Podman skips the daemon entirely. No dockerd, no containerd — the Podman CLI talks directly to an OCI runtime. This means no root daemon running in the background, no single point of failure for all containers on the machine. Each container is a child process of the Podman command that launched it. It's a better architecture for many use cases, and it's why Podman has gained traction in environments where running a privileged daemon feels wrong.

The irony is that the thing most people think of as "Docker" — the container runtime — is actually the least interesting part. The container is just clone() with some flags, pivot_root(), and cgroup writes. The real complexity is in image distribution, layer caching, network management, and orchestration. Kubernetes doesn't talk to Docker anymore (it dropped dockershim in 1.24). It talks to containerd directly.

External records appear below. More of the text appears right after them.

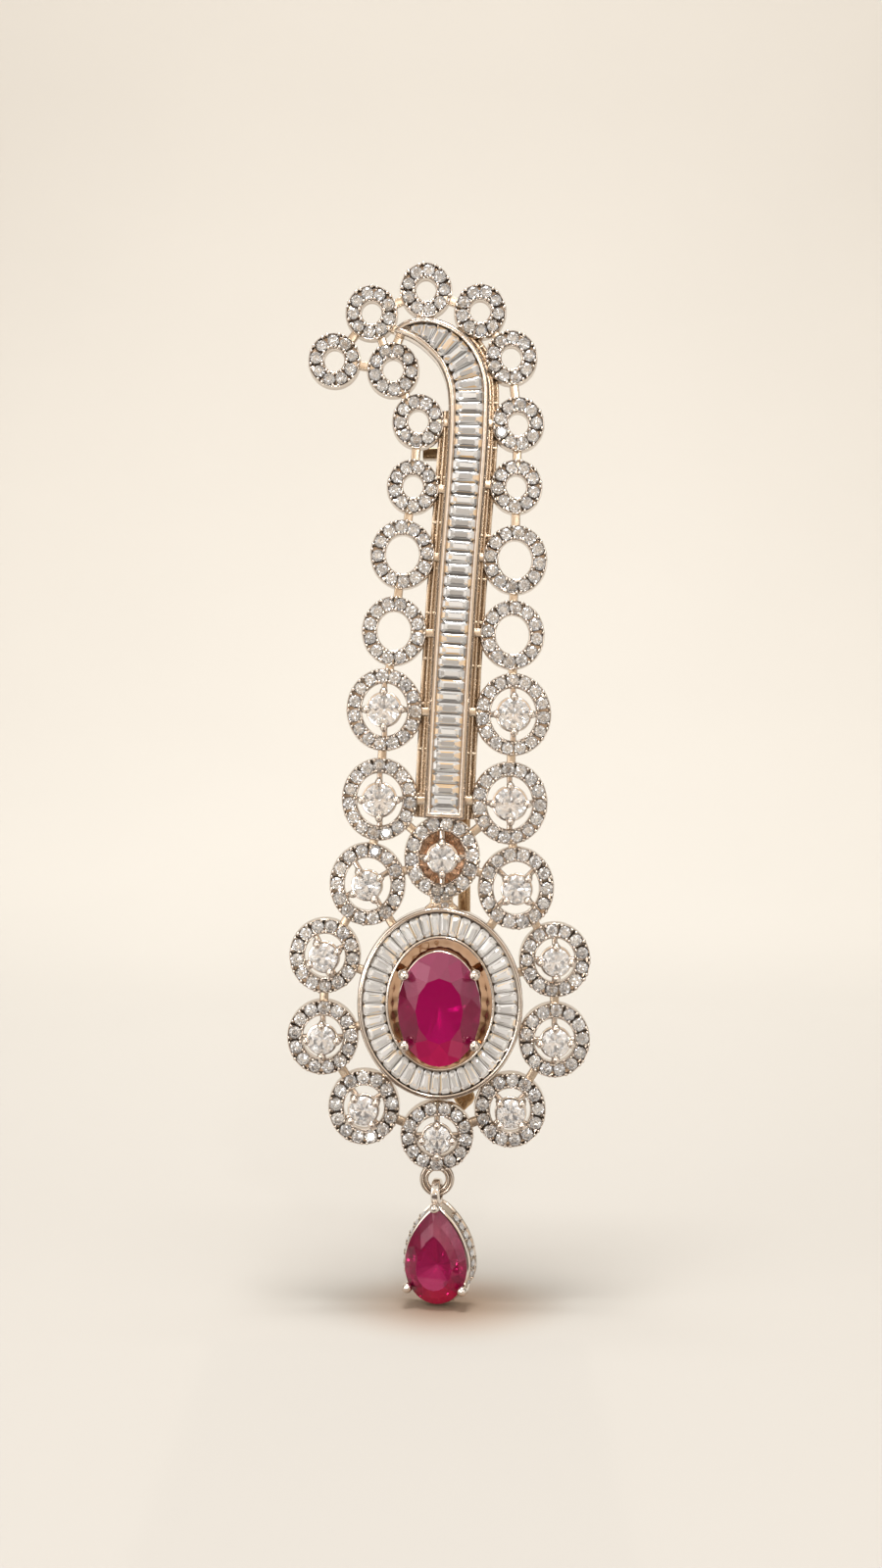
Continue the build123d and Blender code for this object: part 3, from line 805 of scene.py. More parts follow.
@dataclass
class Layout:
    """Where every ring stands: along the feather, round its tip and round the halo."""

    line: CentreLine
    halo_wide: float = HALO_WIDE
    halo_tall: float = HALO_TALL
    beside: tuple[tuple[str, float, Side, float, RingKind], ...] = (
        ("foot_left", 0.030, Side.LEFT, 0.82, RingKind.BIG),
        ("foot_right", 0.034, Side.RIGHT, 0.80, RingKind.BIG),
        ("waist_left", 0.196, Side.LEFT, 0.78, RingKind.BIG),
        ("waist_right", 0.200, Side.RIGHT, 0.71, RingKind.BIG),
        ("lower_left", 0.342, Side.LEFT, 0.89, RingKind.OPEN),
        ("lower_right", 0.349, Side.RIGHT, 0.74, RingKind.OPEN),
        ("upper_left", 0.484, Side.LEFT, 0.49, RingKind.OPEN),
        ("upper_right", 0.490, Side.RIGHT, 0.42, RingKind.OPEN),
        ("throat_left", 0.611, Side.LEFT, 0.63, RingKind.SMALL),
        ("throat_right", 0.626, Side.RIGHT, 0.60, RingKind.SMALL),
        ("neck_left", 0.737, Side.LEFT, 0.49, RingKind.SMALL),
        ("neck_right", 0.738, Side.RIGHT, 0.37, RingKind.SMALL),
        ("shoulder", 0.830, Side.RIGHT, 0.17, RingKind.SMALL),
        ("crest_right", 0.891, Side.RIGHT, 0.18, RingKind.SMALL),
        ("crest", 0.954, Side.RIGHT, 0.23, RingKind.SMALL),
    )
    round_tip: tuple[tuple[str, float, float], ...] = (
        ("curl_above", 137.2, 0.44),
        ("curl_below", -91.6, 1.07),
        ("curl_end", -155.8, 4.83),
    )
    round_halo: tuple[tuple[str, float, float, RingKind, float], ...] = (
        ("heart", 89.2, 0.91, RingKind.HEART, 0),
        ("halo_1_left", 121.6, 0.77, RingKind.HEART, 30),
        ("halo_1_right", 56.2, 0.68, RingKind.HEART, 45),
        ("halo_2_left", 158.0, 0.49, RingKind.ROUND, 25),
        ("halo_2_right", 20.1, 0.29, RingKind.ROUND, 0),
        ("halo_3_left", -163.3, 0.36, RingKind.ROUND, 0),
        ("halo_3_right", -18.4, 0.10, RingKind.ROUND, 0),
        ("halo_4_left", -125.9, 0.26, RingKind.ROUND, 35),
        ("halo_4_right", -57.0, 0.05, RingKind.ROUND, 45),
        ("halo_foot", -91.3, 0.34, RingKind.FOOT, 0),
    )
    chains: tuple[tuple[str, ...], ...] = (
        ("curl_end", "curl_above", "crest", "crest_right", "shoulder", "neck_right", "throat_right",
         "upper_right", "lower_right", "waist_right", "foot_right", "halo_1_right", "halo_2_right",
         "halo_3_right", "halo_4_right", "halo_foot", "halo_4_left", "halo_3_left", "halo_2_left",
         "halo_1_left", "foot_left", "waist_left", "lower_left", "upper_left", "throat_left",
         "neck_left", "curl_below", "curl_end"),
        ("curl_below", "curl_above"),
        ("foot_left", "heart", "foot_right"),
        ("halo_1_left", "heart", "halo_1_right"),
    )
    rings: dict[str, Ring] = field(init=False)

    def __post_init__(self) -> None:
        """Places the rings.

        Formula: a ring's middle lies from the feather's edge, the tip or the halo's edge by its gap
        and by half its own size in that direction.
        """
        self.rings = {}
        for name, share, side, gap, kind in self.beside:
            point, right = self.line.at(share)
            angle = np.arctan2(*(right * side.value)[::-1])
            self.place(name, point, angle, self.line.half_width(share) + gap, kind)
        for name, degrees, gap in self.round_tip:
            self.place(name, self.line.points[-1], np.radians(degrees), gap, RingKind.SMALL)
        for name, degrees, gap, kind, turn in self.round_halo:
            angle = np.radians(degrees)
            gap += reach(self.halo_wide, self.halo_tall, angle)
            self.place(name, np.zeros(2), angle, gap, kind, turn)

    def place(self, name: str, at: Array, angle: float, gap: float, kind: RingKind, turn: float = 0) -> None:
        """Places a ring.

        Args:
            name: Its name.
            at: The point from which it is placed.
            angle: The direction from there to its middle.
            gap: How far its edge is from the point.
            kind: Its kind.
            turn: The turn of its solitaire's claws, in degrees.
        """
        apart = gap + reach(kind.value.wide, kind.value.tall, angle)
        x, z = at + apart * ray(angle)
        self.rings[name] = Ring(name, float(x), float(z), kind, turn)

    @property
    def solitaires(self) -> list[Ring]:
        """The rings that hold a solitaire."""
        return [ring for ring in self.rings.values() if ring.kind.value.stone]


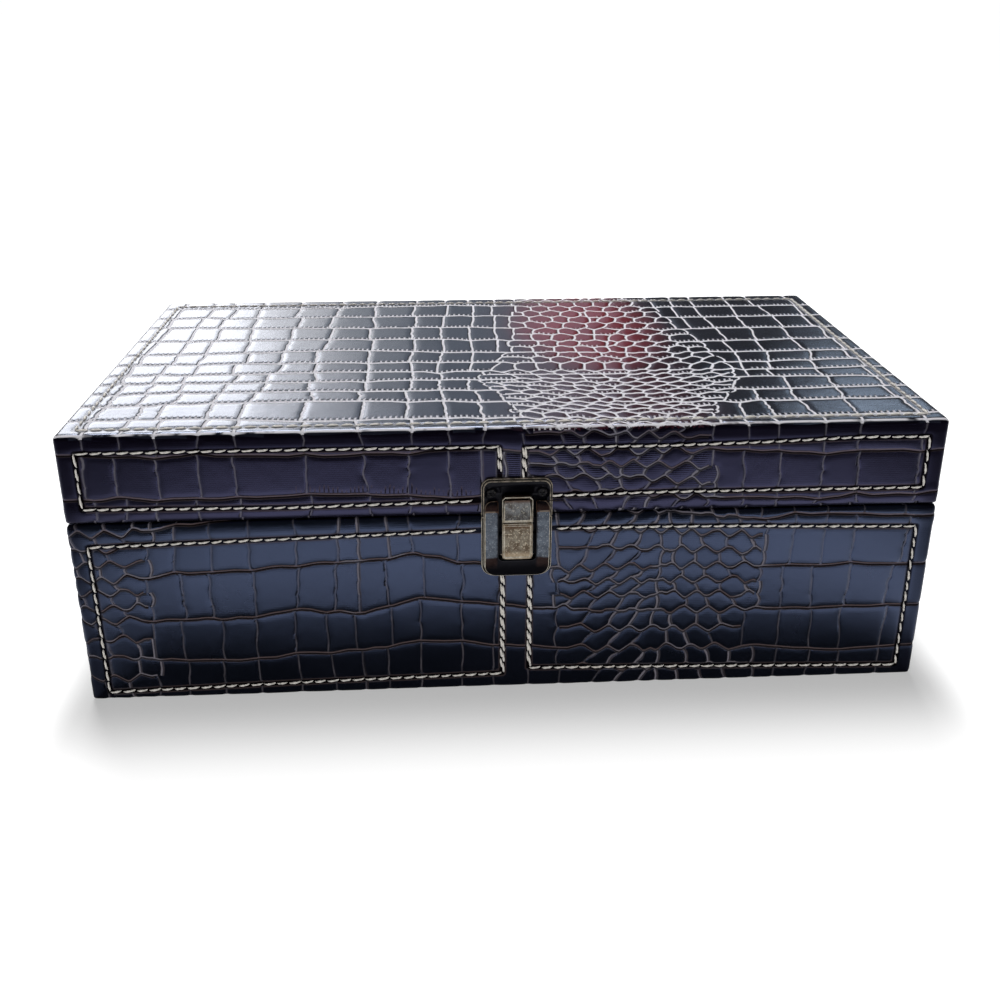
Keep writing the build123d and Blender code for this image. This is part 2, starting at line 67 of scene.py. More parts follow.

Docker vs Podman runtime stacks converging at runc and OCI spec with kernel primitives below

Why This Matters

Understanding that containers are namespaced processes changes how you debug them. docker exec works because it's just nsenter — entering the namespaces of an existing process. Container networking problems are iptables problems. OOM kills in containers are cgroup limits, not host memory exhaustion. "Container won't start" is often "the entrypoint process exited immediately" — same as any process failing, just harder to see because the namespace vanished with it.

The next time a container crashes on startup and you can't docker exec into it (because there's no running process to attach to), remember: the container is a process. Check the exit code. Check the logs. Run the image with a different entrypoint (docker run -it --entrypoint /bin/sh myimage) and poke around. The debugging tools are the same ones you'd use for any Linux process. They just live behind a namespace boundary.

The layer below Docker is Linux. It always was.